The doll has a sticker on the bottom of one foot that says Poland.   I assume it's dressed in the  tradition folk costume of that country.




 

I also have a round plaque on some kind of wood (beaverboard?) with a drawing of a kitten and two rabbits on it.   There is something up in the air above the kitten where some paint is flaked off but I can’t tell if it’s a butterfly or a bird.



Reverse side


 

This is a keepsake that I question because I have never had the kind of artistic ability of  whomever drew it.

 

There is a stretched and framed embroidered with the Lord’s Prayer on it that must have hung in my nursery room.    The earliest discovered version of  “Now I Lay Me Down to Sleep,” is said to be from George Wheler in his 1698 book The Protestant Monastery.

 

A newer version, identical to what’s on my souvenir, was found in the New England Primer.

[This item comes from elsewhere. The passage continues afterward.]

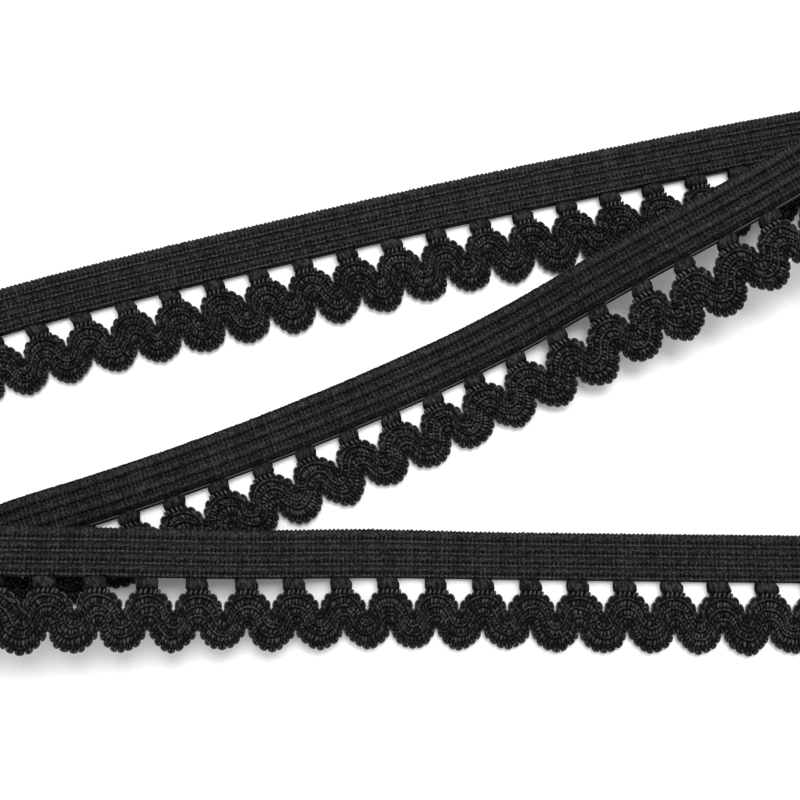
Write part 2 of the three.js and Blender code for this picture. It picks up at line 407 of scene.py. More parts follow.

Crazy angle to keep the light from shining on the glass cover.




 

Another gift from Mom that I saved is a ceramic plate in a triangular shape.   The design on it is a childish drawing depicting two comically malformed children with “Bobbie and Bonnie, “ the names of my cousins, though why Bobbie appears to be wearing a skirt is beyond me.  

 

Also, “Jeannie 5 years.”





 

Yes, I knew my numbers and letters and colors at age five, despite no nursery school.   I guess Mom wrote the names and I copied them onto the drawing.

 

I recognized the drawing immediately     I am sure it was something I copied from one of the Childcraft books we had as kids.    But, her note that I did the drawing at five years of age puzzles me because we moved to Alaska when I was six .   Did those Childcraft books come up with us on the four-engine airplane?



 

The set of Childcraft books are on the cabinet behind my head.

  

Or were they shipped from Detroit to Anchorage?  It’s all a mystery now but I remember the drawing in those long-ago books.   A plagiarist at age five.




Detente with little brother.


 


I must have taken better care of my Polish doll than my sister.



My youngest sister.   Those green chairs?   I still have them.





Me and the green rocking chair that I still have.   I sure wish my hair looked like that today.